Prep school probe reveals four decades of sex abuse
At least a dozen teachers molested students at facility once attended by Kennedys
WALLINGFORD, Connecticut — An internal investigation into allegations of sexual abuse at the elite Choate Rosemary Hall boarding school found a four-decade pattern of abuse, including a dozen former teachers who sexually molested students, at least one case of rape and a catalogue of the “deeply disturbing experiences” of two dozen students.
“The detailed content of this report is devastating to read,” the board of trustees at the blueblood Connecticut boarding school said in a letter to its community on Thursday. “One can only have the greatest sympathy and deepest concern for the survivors. The conduct of these adults violated the foundation of our community: the sacred trust between students and the adults charged with their care.”
Wallingford Police Chief William Wright is reviewing the report, a department spokeswoman said Friday.
Lt. Cheryl Bradley said Wright met with the Choate administration Thursday night and was given a copy of the investigator’s report, which found that the abuse was handled quietly and not reported to authorities. The report was written for the school’s board of trustees.
The board ordered the investigation following allegations of abuse in the 1980s and, more recently, an article by the Boston Globe last year describing a number of alleged incidents. It follows a series of accusations in recent years of alleged sexual abuse at such prestigious private academies as St. George’s School in Rhode Island, and Horace Mann and Poly Prep in New York City.
Choate includes former U.S. president John F. Kennedy and his brother, Joseph P. Kennedy Jr., among its alumni.
The 48-page report, released by the Choate board of trustees, found that none of the teachers’ actions, including “intimate kissing” and “intimate touching,” was reported to the police. In some cases, teachers confronted with evidence of their behavior were allowed to resign and, in some instances, received letters of recommendations from administrators.
In a cover letter accompanying the report, the board offered its “deepest apologies” and said it set up a fund to provide therapy for the victims, particularly those who might experience “additional stress and anxiety” as a result of the release of the report.
The investigation, which involved examining letters and school records and first-hand accounts of victims, dates back to the 1960s through the tenure of four headmasters.
“Certain Choate graduates described themselves as having been flattered, at the time, by attention the received from faculty or staff, but told us they later recognized that the conduct had been abusive,” the report said. “Other graduates told us of contact that they recognized as abusive at the time, including forced or coerced intercourse, as well as other incidents of unwanted contact that led students to feel betrayed by faculty or staff they had trusted and admired.”
The report singles out 12 teachers by name in laying out the allegations. Five of them have died. The New York Times, which covered the report extensively on its front page Friday, said it tried to contact the remaining seven Thursday evening, but none responded.
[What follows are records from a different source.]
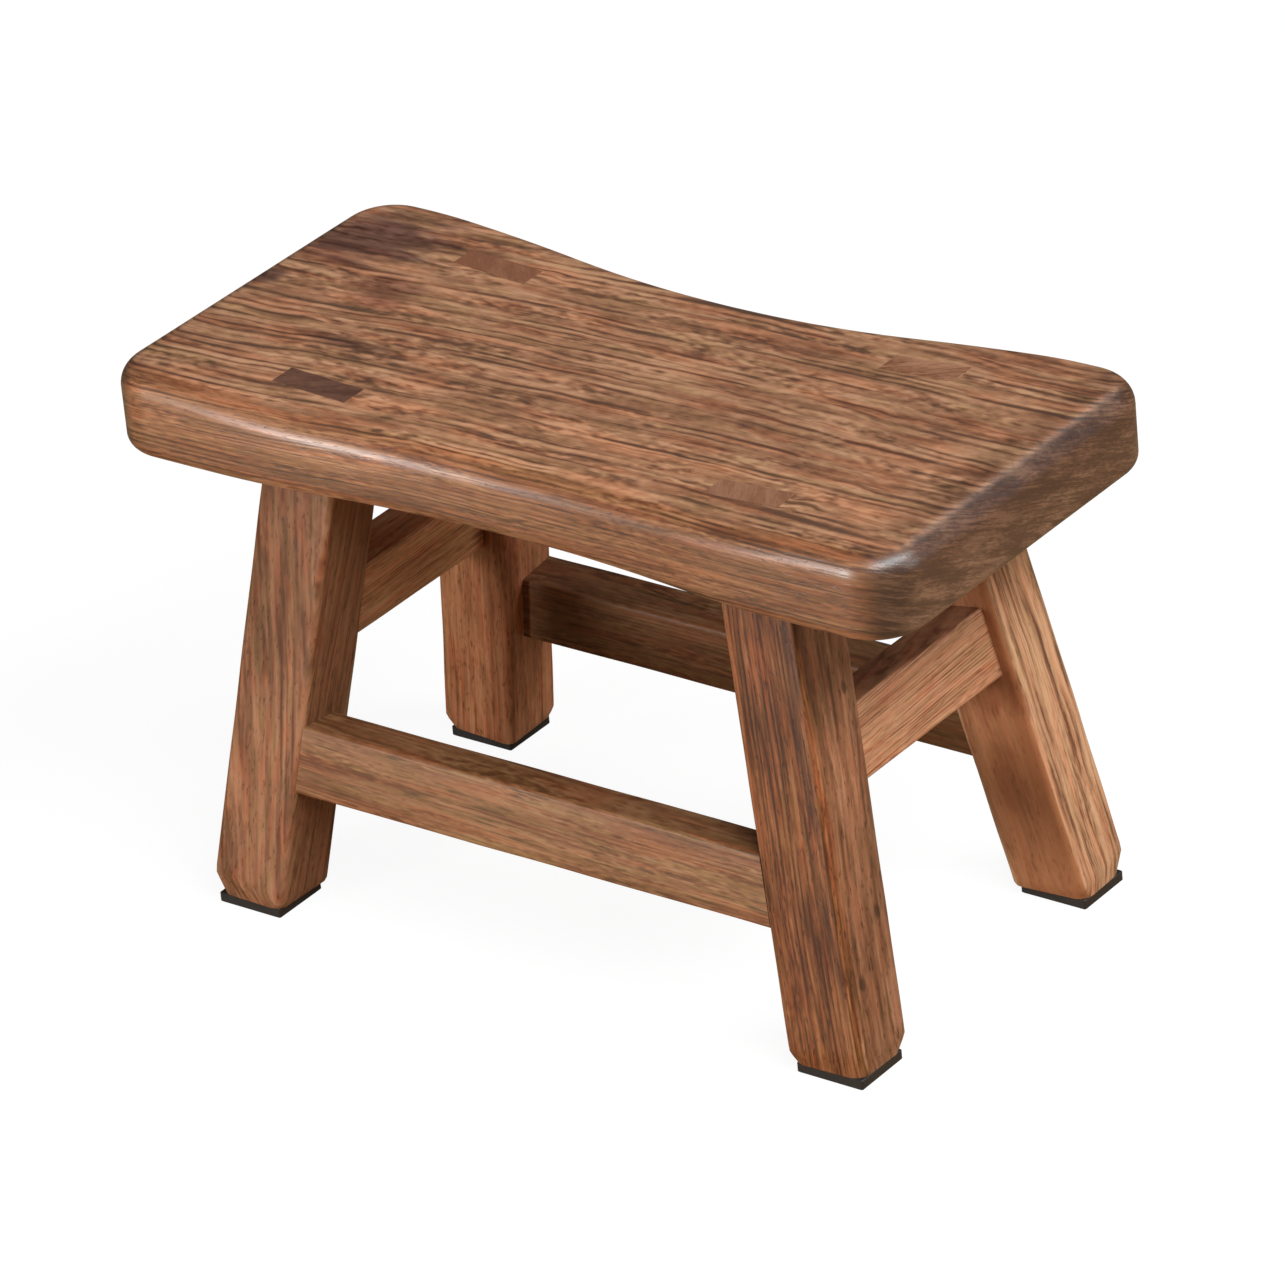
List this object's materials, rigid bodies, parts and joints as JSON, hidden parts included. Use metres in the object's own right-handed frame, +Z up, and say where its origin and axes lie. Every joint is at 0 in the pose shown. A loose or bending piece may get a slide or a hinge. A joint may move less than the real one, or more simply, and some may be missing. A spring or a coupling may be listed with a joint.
{
  "type": "wooden stool",
  "caption": "Low wooden stool with a dished seat, splayed legs tenoned through it, and stretchers on all sides.",
  "frame": {"origin": "on the floor under the middle of the seat, midway between the legs", "axes": "+X along the seat towards its right end in the picture, +Y across it towards the back, +Z up"},
  "size_m": [0.3, 0.1478, 0.185],
  "materials": {
    "seat_wood": "satin lacquer over dark open-grained wood",
    "leg_wood": "satin lacquer over dark open-grained wood",
    "stretcher_wood": "satin lacquer over dark open-grained wood",
    "pad_rubber": "matt black"
  },
  "bodies": {
    "root": {"seat": "seat_wood", "leg_front_left": "leg_wood", "leg_front_right": "leg_wood", "leg_back_left": "leg_wood", "leg_back_right": "leg_wood", "end_stretcher_left": "stretcher_wood", "end_stretcher_right": "stretcher_wood", "long_stretcher_front": "stretcher_wood", "long_stretcher_back": "stretcher_wood", "foot_pad_front_left": "pad_rubber", "foot_pad_front_right": "pad_rubber", "foot_pad_back_left": "pad_rubber", "foot_pad_back_right": "pad_rubber"}
  },
  "joints": []
}
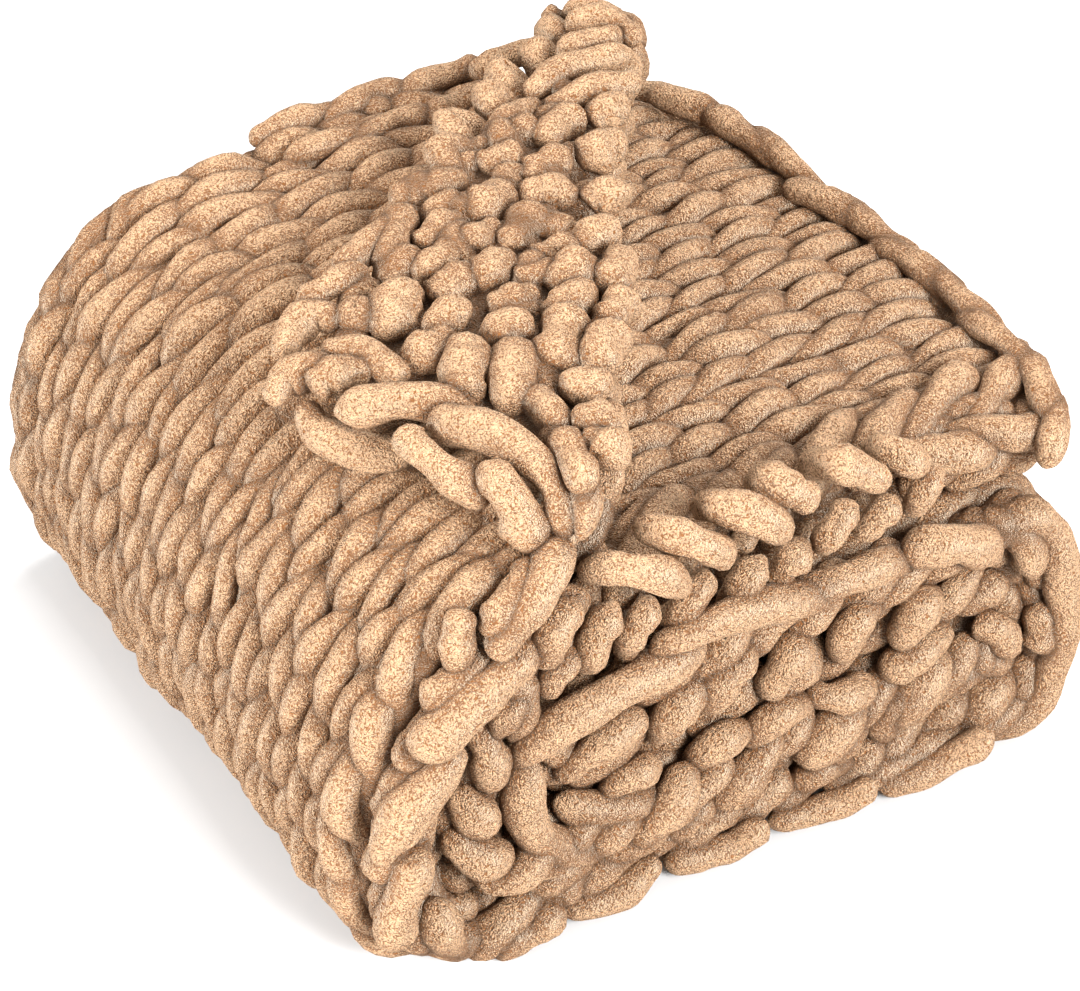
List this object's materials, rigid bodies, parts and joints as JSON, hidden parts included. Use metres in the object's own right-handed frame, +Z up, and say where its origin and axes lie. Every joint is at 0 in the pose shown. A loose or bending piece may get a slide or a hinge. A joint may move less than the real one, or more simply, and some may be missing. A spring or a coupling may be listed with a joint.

Some of the seven addressed the allegations to investigators.
In one case, a Spanish teacher was terminated after he was accused of molesting a 15-year-old female student and raping a 17-year-old girl in a swimming pool during a school trip to Costa Rica in 1999. According to contemporaneous accounts, one of the students said she and the teacher were in the pool, when he “told her he and his wife were separated [and said]: ‘I have these problems. I am a man.’ ” He then, according to the students, began touching her intimately, removed his own shorts and forcibly engaged in sex.
Investigators said the teacher, questioned by them last month, “acknowledged drinking with the students at the swimming pool that evening, but he denied engaging in any sexual misconduct.”
The report noted the administration’s response to report of incidents at the time varied widely. “When a faculty member was a long-term and admired teacher, action sometimes came more slowly,” the report found. “On at least one occasion, a faculty member remained until his voluntary retirement, some 10 years after a student reported an incident of sexual misconduct.”
The report delved into school files and found cases where reports by students of sexual molestation were apparently ignored outright by the administration.
One case involved a popular teacher, now deceased, who taught Latin, Greek and English and was a housemaster at Choate for 33 years. Three former students reported incidents of sexual molestation, the investigation found, including one member of the class of 1963 who wrote to the school administrators in 1987.
He was particularly upset because the school received accolades and a memorial upon the teacher’s death. “The activity that disturbs me much more, though, was his fondness for giving little boys backrubs in his bedroom, complete with sweet smelling lotions,” he wrote. “I know because I was there.”
Among the other cases: • A teacher was allowed to finish the school year, including the winter and spring terms, even though a student and his parents reported the teacher made inappropriate advances toward him that had been rejected. • A male English teacher who taught and coached at the school in the 1980s regularly hosted gatherings at his apartment where he served tea spiked with rum. A 16-year-old girl told investigators that the teacher would take her off campus repeatedly for dinner and drinks and engaged in sex with her on student trips.